At the bottom of the same rider following the type written provisions therein set forth are the following words: "Attaching to and forming part of the National Union Fire Insurance Co., Hull Policy No. 1055."

It is a well settled rule that in case repugnance exists between written and printed portions of a policy, the written portion prevails, and there can be no question that as far as any inconsistency exists, the above-mentioned typed "rider" prevails over the printed clause it covers. Section 291 of the Code of Civil Procedure provides that "when an instrument consists partly of written words and partly of a printed form and the two are inconsistent, the former controls the latter." (See also Joyce on Insurance, 2d ed., sec. 224, page 600; Arnould on Marine Insurance, 9th ed., sec. 73; Marine Equipment Corporation vs. Automobile Insurance Co., 24 Fed. (2d), 600; and Marine Insurance Company vs.

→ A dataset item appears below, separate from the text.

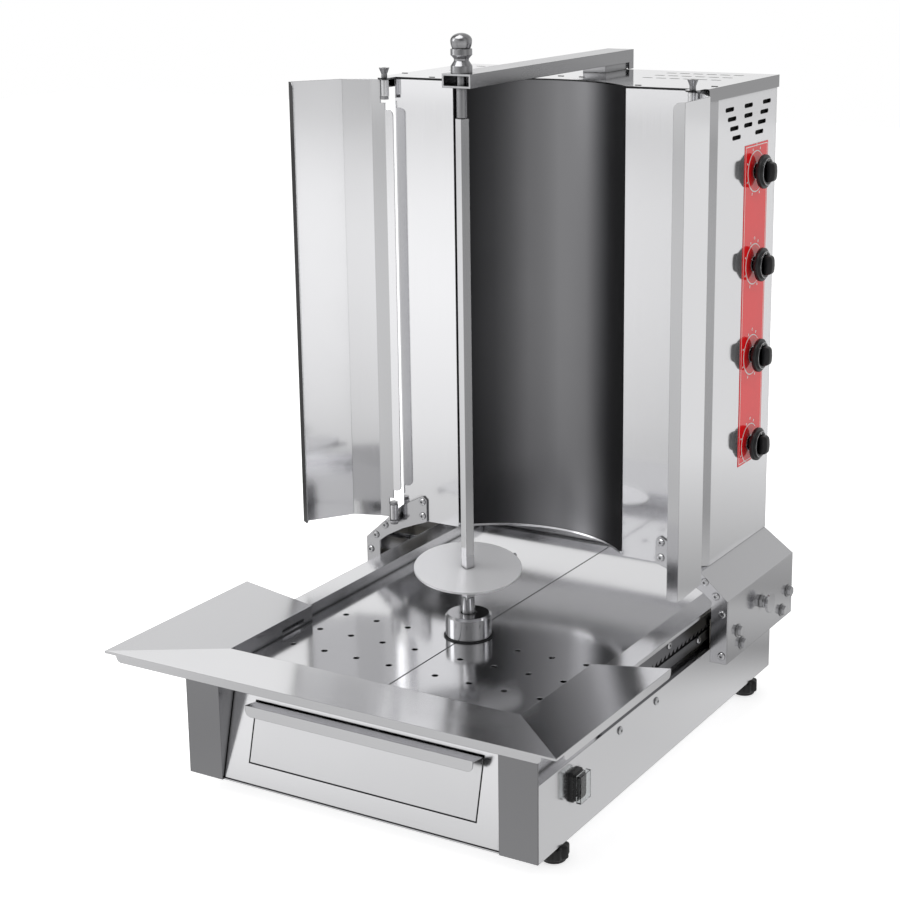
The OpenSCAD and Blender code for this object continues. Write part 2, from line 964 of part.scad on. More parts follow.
// Rocker switch on the right side of the base
body_deep = 34;
rocker_axle = 2;
axle_fit = 0.08;
rocker_up = 4;
rocker_x = base_x + rocker_up;
module switch_bezel() {
    color("black") {
        difference() {
            block([base_x, switch_y - switch_w / 2, switch_z - switch_h / 2],
                [base_x + switch_t, switch_y + switch_w / 2, switch_z + switch_h / 2]);
            block([base_x - over, switch_y - switch_cut_w / 2, switch_z - switch_cut_h / 2],
                [base_x + switch_t + over, switch_y + switch_cut_w / 2, switch_z + switch_cut_h / 2]);
        }
        difference() {
            block([base_x - body_deep, switch_y - switch_cut_w / 2, switch_z - switch_cut_h / 2],
                [base_x + switch_t, switch_y + switch_cut_w / 2, switch_z + switch_cut_h / 2]);
            block([base_x - body_deep / 2, switch_y - switch_cut_w / 2 + over,
                switch_z - switch_cut_h / 2 + over],
                [base_x + switch_t + over, switch_y + switch_cut_w / 2 - over,
                switch_z + switch_cut_h / 2 - over]);
        }
        translate([rocker_x, switch_y, switch_z - switch_cut_h / 2 + over / 2])
            cylinder(r = rocker_axle, h = switch_cut_h - over, $fn = smooth);
    }
}

rocker_cut = 3;
rocker_in = 6;
rocker_out = 8;
rocker_dip = 2;
rocker_line = [
    [-rocker_w / 2, 0], [-rocker_w / 2 + rocker_cut, -rocker_in],
    [rocker_w / 2 - rocker_cut, -rocker_in], [rocker_w / 2, 0], [rocker_w / 2 - over, rocker_out],
    [0, rocker_out - rocker_dip], [-rocker_w / 2 + over, rocker_out]
];
module rocker() {
    color("black")
        translate([rocker_x, switch_y, switch_z - rocker_h / 2])
            rotate([0, 0, rocker_tilt - 90])
                difference() {
                    linear_extrude(rocker_h)
                        polygon(rocker_line);
                    translate([0, 0, -over])
                        cylinder(r = rocker_axle + axle_fit, h = rocker_h + over + over, $fn = smooth);
                }
}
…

McLahanan, 290 Fed., 685, 688.)

II. In the absence of positive legislation to the contrary, the liability of the defendant insurance company on its policy would, perhaps, be limited to "absolute loss of the vessel only, and to pay proportionate salvage of the declared value." But the policy was executed in this jurisdiction and "warranted to trade within the waters of the Philippine Archipelago only." Here the liability for contribution in general average is not based on the express terms of the policy, but rest upon the theory that from the relation of the parties and for their benefit, a quasi contract is implied by law. Article 859 of the Code of Commerce is still in force and reads as follows:

ART. 859. The underwriters of the vessel, of the freight, and of the cargo shall be obliged to pay for the indemnity of the gross average in so far as is required of each one of these objects respectively.

The article is mandatory in its terms, and the insurers, whether for the vessel or for the freight or for the cargo, are bound to contribute to the indemnity of the general average. And there is nothing unfair in that provisions; it simply places the insurer on the same footing as other persons who have an interest in the vessel, or the cargo therein at the time of the occurrence of the general average and who are compelled to contribute (art. 812, Code of Commerce).

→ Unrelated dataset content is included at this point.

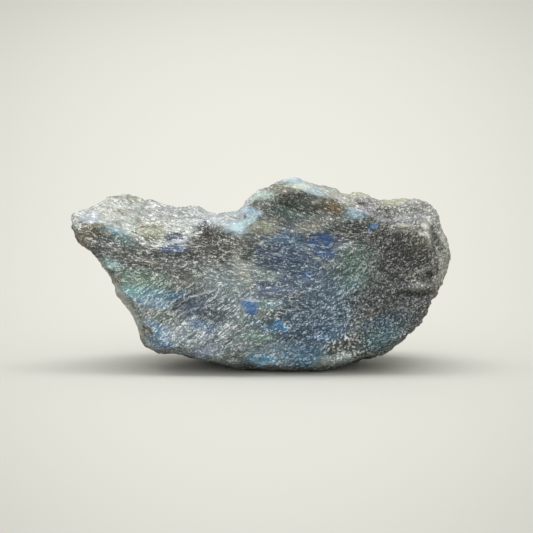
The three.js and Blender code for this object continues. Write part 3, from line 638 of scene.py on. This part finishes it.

In the present case it is not disputed that the ship was in grave peril and that the jettison of part of the cargo was necessary. If the cargo was in peril to the extent of call for general average, the ship must also have been in great danger, possibly sufficient to cause its absolute loss. The jettison was therefore as much to the benefit of the underwriter as to the owner of the cargo. The latter was compelled to contribute to the indemnity; why should not the insurer be required to do likewise? If no jettison had take place and if the ship by reason thereof had foundered, the underwriter's loss would have been many times as large as the contribution now demanded. lawphil.net

The appealed judgment is affirmed with the cost against the appellant. So ordered.

Malcolm, Villamor, Johns, Romualdez and Villa-Real, JJ., concur.




Separate Opinions


JOHNSON and STREET, JJ., dissenting:

In view of the fact that the policy of marine insurance which is the subject of this action contained a provision to the effect that the risk insured against was "the absolute total loss of the vessel only," the undersigned are of the opinion that the defendant insurance company is not liable to contribute to the gross average incident to the jettison of some of the freight embarked on the vessel which was the subject of insurance. It is true that article 859 of the Code of Commerce declares that the underwriters of the vessel, of the freight, and of the cargo shall be obliged to pay for the indemnity of the gross average in so far as is required of each one of these objects respectively, but that provision evidently states a general rule to be applied where there are no words in the contract in any wise qualifying the risk. This article, we think, should not be interpreted as abridging the freedom of contract between insurer and the insured; and where, as in the case before us, the words defining the risk plainly show that the risk is limited so as to exclude the obligation to contribute in case of jettison, the intention expressed in the contract ought to be given effect. If the insurance had been written upon the cargo, the case for the plaintiff would have been stronger; but it is certainly anomalous that an insurer of "the vessel only" should be held liable for the jettison of cargo, to which a contract of insurance done not extend. The language used in the policy of insurance in this case clearly limits the risk affirmatively to the vessel only, and the contract should be given effect according to the intention of the parties.

The opinion of the court appears to proceed in part at least upon the idea that the insurer had a real interest in the vessel, and that the insurance company was necessarily benefited by a jettison of cargo, since the act may possibly have resulted in saving the vessel from destruction. This idea appears to us to ignore the most fundamental conception underlying the law of insurance, which is that the contract of insurance is of an aleatory nature. By this is meant that the contract is essentially a wager. It results that the insurer has no real interest whatever in the thing insured; and the question of the liability of the insurer limits itself to the question whether the contingency insured may have been saved by jettison of the cargo is irrelevant to the risk. We are of the opinion that the judgment appealed from should be reversed and the defendant absolved from the complaint.